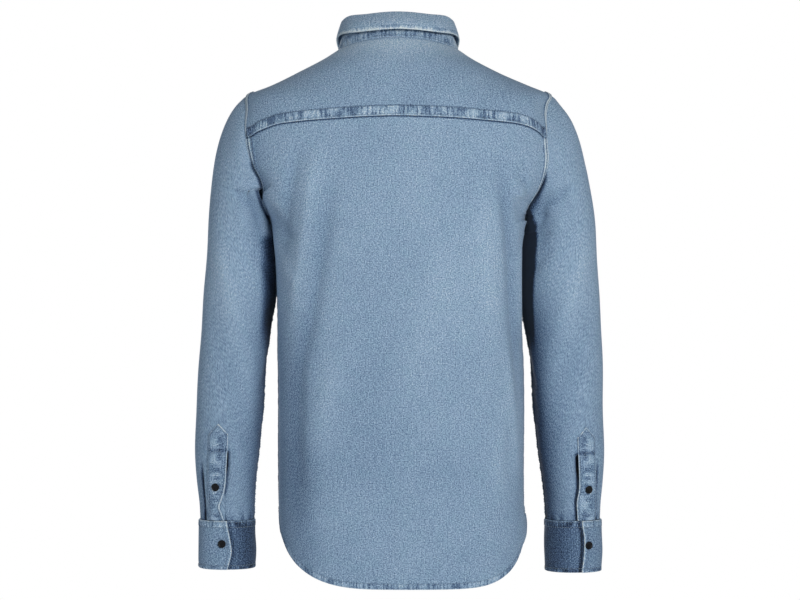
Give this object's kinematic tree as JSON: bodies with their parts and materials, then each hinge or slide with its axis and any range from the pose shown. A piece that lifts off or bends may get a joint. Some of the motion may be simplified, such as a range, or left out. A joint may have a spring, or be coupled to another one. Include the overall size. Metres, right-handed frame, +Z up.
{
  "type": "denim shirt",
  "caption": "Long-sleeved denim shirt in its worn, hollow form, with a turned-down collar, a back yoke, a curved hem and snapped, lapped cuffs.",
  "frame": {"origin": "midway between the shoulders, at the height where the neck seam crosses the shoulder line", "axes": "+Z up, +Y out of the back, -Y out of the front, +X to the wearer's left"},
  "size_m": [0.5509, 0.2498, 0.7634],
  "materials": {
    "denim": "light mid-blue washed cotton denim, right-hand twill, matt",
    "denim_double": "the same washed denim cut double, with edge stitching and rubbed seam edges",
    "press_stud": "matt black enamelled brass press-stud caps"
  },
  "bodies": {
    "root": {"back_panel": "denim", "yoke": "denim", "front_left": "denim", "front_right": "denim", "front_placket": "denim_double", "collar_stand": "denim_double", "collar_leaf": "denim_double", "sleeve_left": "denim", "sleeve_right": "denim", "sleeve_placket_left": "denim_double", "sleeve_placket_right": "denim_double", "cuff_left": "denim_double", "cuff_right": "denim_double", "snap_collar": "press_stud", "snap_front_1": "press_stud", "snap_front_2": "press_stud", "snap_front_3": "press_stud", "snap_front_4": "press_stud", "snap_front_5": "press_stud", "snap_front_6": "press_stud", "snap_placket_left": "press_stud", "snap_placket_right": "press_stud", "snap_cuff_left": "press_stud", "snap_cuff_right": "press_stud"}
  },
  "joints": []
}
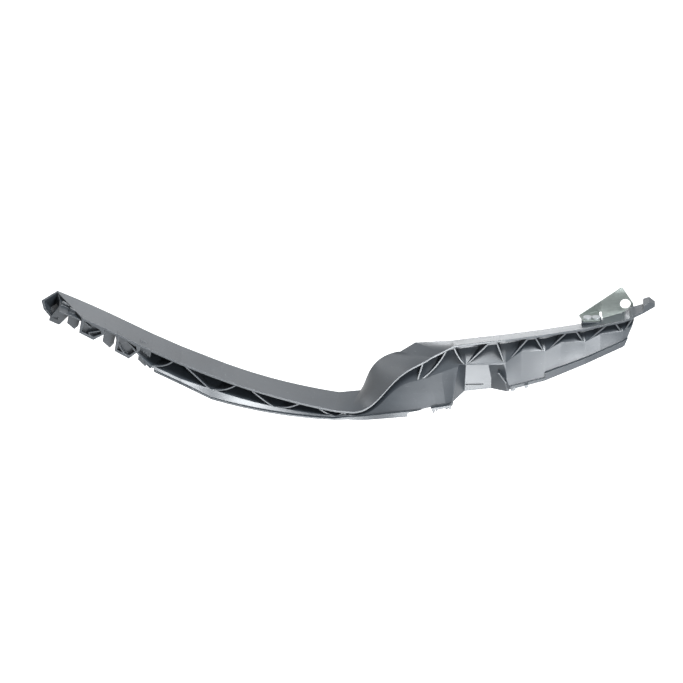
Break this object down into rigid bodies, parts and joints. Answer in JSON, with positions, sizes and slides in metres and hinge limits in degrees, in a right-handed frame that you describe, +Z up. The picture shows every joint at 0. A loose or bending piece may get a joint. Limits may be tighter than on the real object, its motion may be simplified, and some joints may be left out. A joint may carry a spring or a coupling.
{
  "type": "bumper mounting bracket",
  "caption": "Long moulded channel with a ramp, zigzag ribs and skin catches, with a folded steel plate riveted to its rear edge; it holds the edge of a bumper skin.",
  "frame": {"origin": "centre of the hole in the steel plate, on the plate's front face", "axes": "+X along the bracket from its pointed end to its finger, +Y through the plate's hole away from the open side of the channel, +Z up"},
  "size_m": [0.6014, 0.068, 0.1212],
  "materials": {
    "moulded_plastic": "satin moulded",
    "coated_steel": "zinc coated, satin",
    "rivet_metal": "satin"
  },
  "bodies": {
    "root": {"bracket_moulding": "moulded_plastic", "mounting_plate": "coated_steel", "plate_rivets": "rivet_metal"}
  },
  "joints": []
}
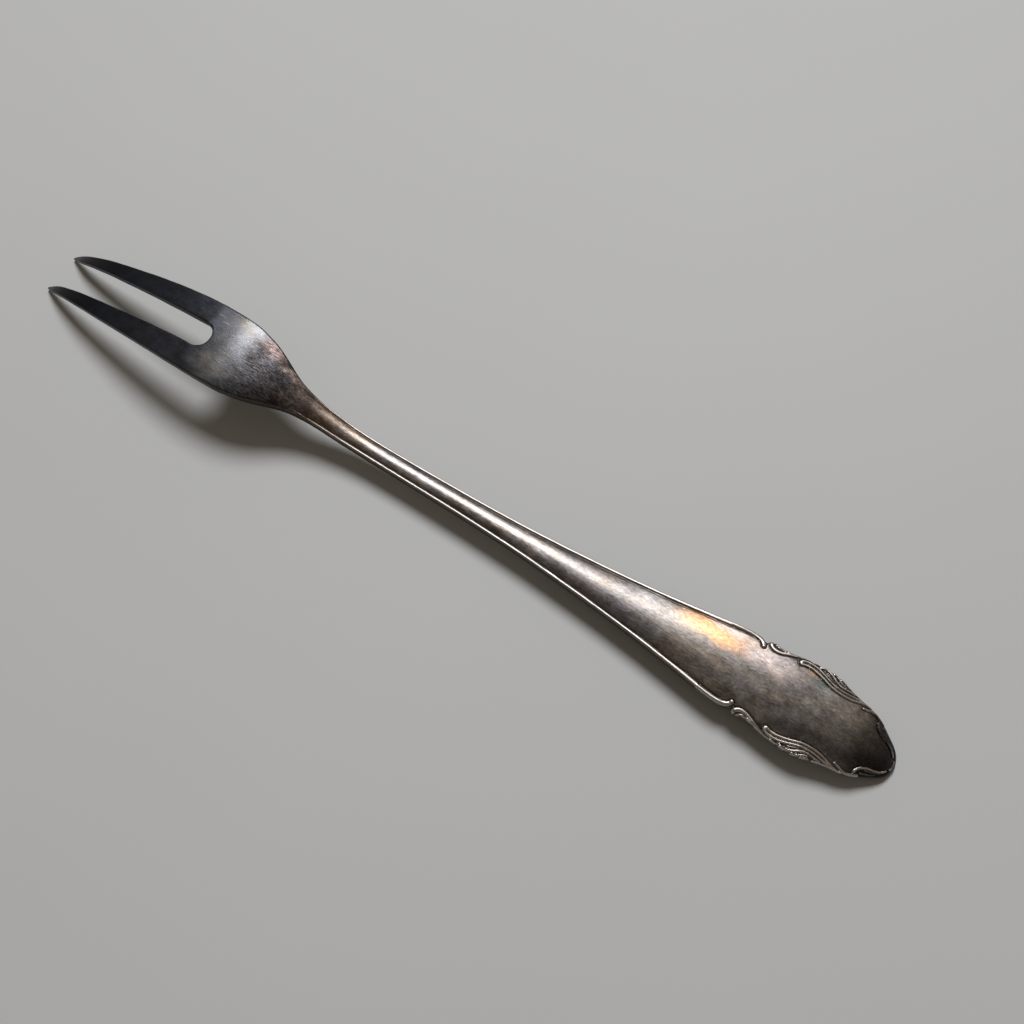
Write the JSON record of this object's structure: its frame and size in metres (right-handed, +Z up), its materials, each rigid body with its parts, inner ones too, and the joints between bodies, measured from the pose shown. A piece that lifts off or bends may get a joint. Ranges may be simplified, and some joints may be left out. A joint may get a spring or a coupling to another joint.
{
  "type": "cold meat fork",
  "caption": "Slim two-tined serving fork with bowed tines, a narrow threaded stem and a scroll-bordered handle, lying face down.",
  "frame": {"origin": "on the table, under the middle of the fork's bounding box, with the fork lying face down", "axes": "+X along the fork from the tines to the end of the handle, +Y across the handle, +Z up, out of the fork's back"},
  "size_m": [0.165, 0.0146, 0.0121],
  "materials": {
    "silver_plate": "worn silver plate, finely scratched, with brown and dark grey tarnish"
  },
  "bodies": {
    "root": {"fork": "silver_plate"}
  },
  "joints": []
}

THE PROBLEM » Return every line of the material exactly.

RESULT FOR THIS EXERCISE »
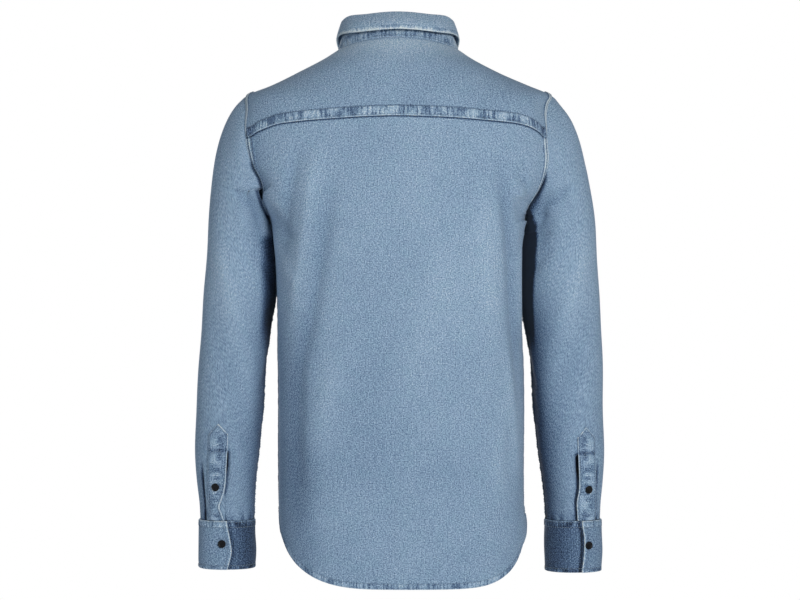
Give this object's kinematic tree as JSON: bodies with their parts and materials, then each hinge or slide with its axis and any range from the pose shown. A piece that lifts off or bends may get a joint. Some of the motion may be simplified, such as a range, or left out. A joint may have a spring, or be coupled to another one. Include the overall size. Metres, right-handed frame, +Z up.
{
  "type": "denim shirt",
  "caption": "Long-sleeved denim shirt in its worn, hollow form, with a turned-down collar, a back yoke, a curved hem and snapped, lapped cuffs.",
  "frame": {"origin": "midway between the shoulders, at the height where the neck seam crosses the shoulder line", "axes": "+Z up, +Y out of the back, -Y out of the front, +X to the wearer's left"},
  "size_m": [0.5509, 0.2498, 0.7634],
  "materials": {
    "denim": "light mid-blue washed cotton denim, right-hand twill, matt",
    "denim_double": "the same washed denim cut double, with edge stitching and rubbed seam edges",
    "press_stud": "matt black enamelled brass press-stud caps"
  },
  "bodies": {
    "root": {"back_panel": "denim", "yoke": "denim", "front_left": "denim", "front_right": "denim", "front_placket": "denim_double", "collar_stand": "denim_double", "collar_leaf": "denim_double", "sleeve_left": "denim", "sleeve_right": "denim", "sleeve_placket_left": "denim_double", "sleeve_placket_right": "denim_double", "cuff_left": "denim_double", "cuff_right": "denim_double", "snap_collar": "press_stud", "snap_front_1": "press_stud", "snap_front_2": "press_stud", "snap_front_3": "press_stud", "snap_front_4": "press_stud", "snap_front_5": "press_stud", "snap_front_6": "press_stud", "snap_placket_left": "press_stud", "snap_placket_right": "press_stud", "snap_cuff_left": "press_stud", "snap_cuff_right": "press_stud"}
  },
  "joints": []
}
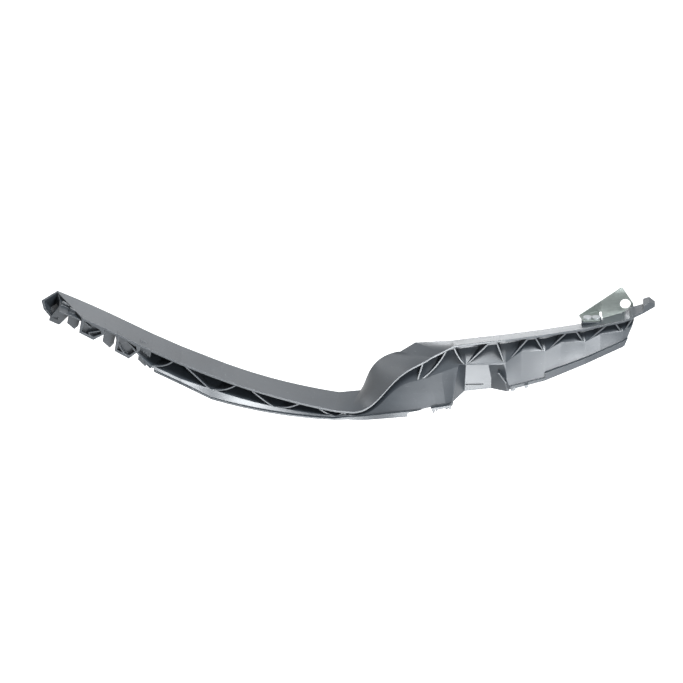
Break this object down into rigid bodies, parts and joints. Answer in JSON, with positions, sizes and slides in metres and hinge limits in degrees, in a right-handed frame that you describe, +Z up. The picture shows every joint at 0. A loose or bending piece may get a joint. Limits may be tighter than on the real object, its motion may be simplified, and some joints may be left out. A joint may carry a spring or a coupling.
{
  "type": "bumper mounting bracket",
  "caption": "Long moulded channel with a ramp, zigzag ribs and skin catches, with a folded steel plate riveted to its rear edge; it holds the edge of a bumper skin.",
  "frame": {"origin": "centre of the hole in the steel plate, on the plate's front face", "axes": "+X along the bracket from its pointed end to its finger, +Y through the plate's hole away from the open side of the channel, +Z up"},
  "size_m": [0.6014, 0.068, 0.1212],
  "materials": {
    "moulded_plastic": "satin moulded",
    "coated_steel": "zinc coated, satin",
    "rivet_metal": "satin"
  },
  "bodies": {
    "root": {"bracket_moulding": "moulded_plastic", "mounting_plate": "coated_steel", "plate_rivets": "rivet_metal"}
  },
  "joints": []
}
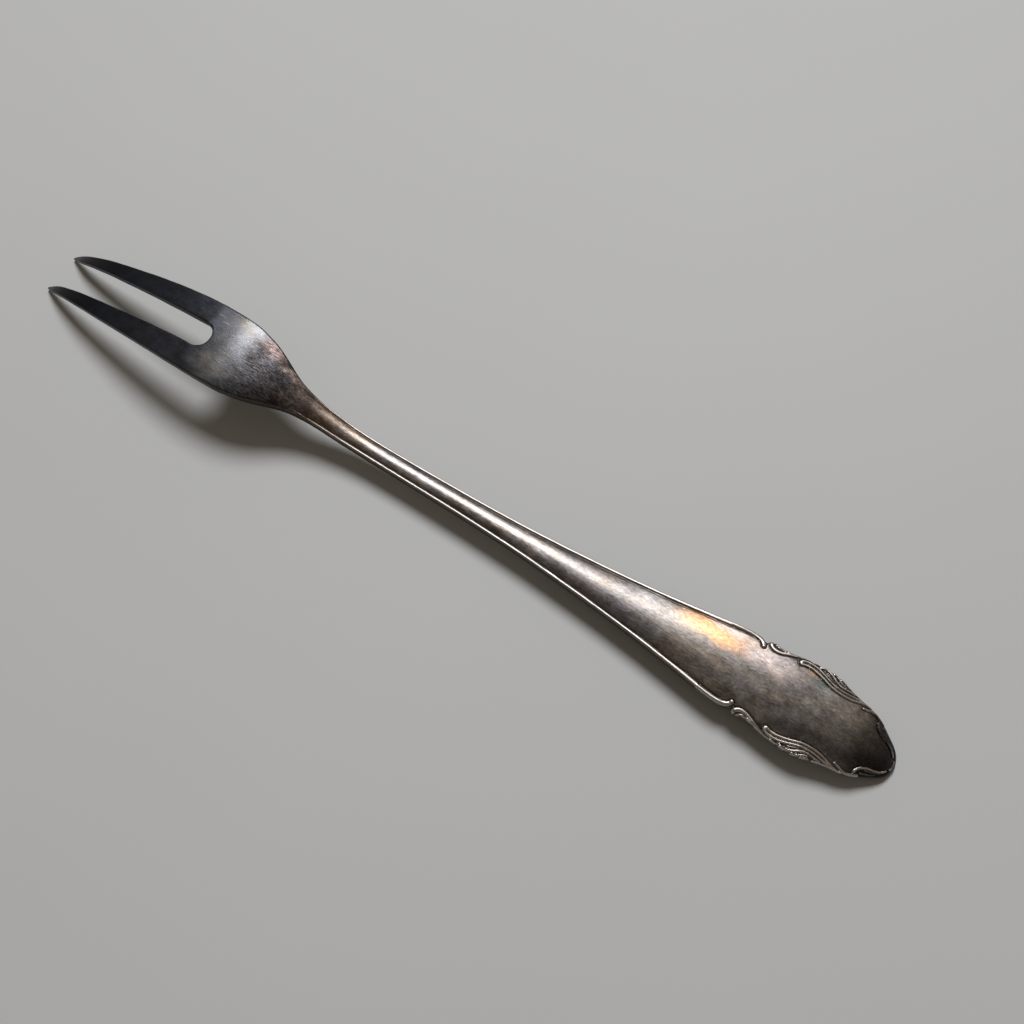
Write the JSON record of this object's structure: its frame and size in metres (right-handed, +Z up), its materials, each rigid body with its parts, inner ones too, and the joints between bodies, measured from the pose shown. A piece that lifts off or bends may get a joint. Ranges may be simplified, and some joints may be left out. A joint may get a spring or a coupling to another joint.
{
  "type": "cold meat fork",
  "caption": "Slim two-tined serving fork with bowed tines, a narrow threaded stem and a scroll-bordered handle, lying face down.",
  "frame": {"origin": "on the table, under the middle of the fork's bounding box, with the fork lying face down", "axes": "+X along the fork from the tines to the end of the handle, +Y across the handle, +Z up, out of the fork's back"},
  "size_m": [0.165, 0.0146, 0.0121],
  "materials": {
    "silver_plate": "worn silver plate, finely scratched, with brown and dark grey tarnish"
  },
  "bodies": {
    "root": {"fork": "silver_plate"}
  },
  "joints": []
}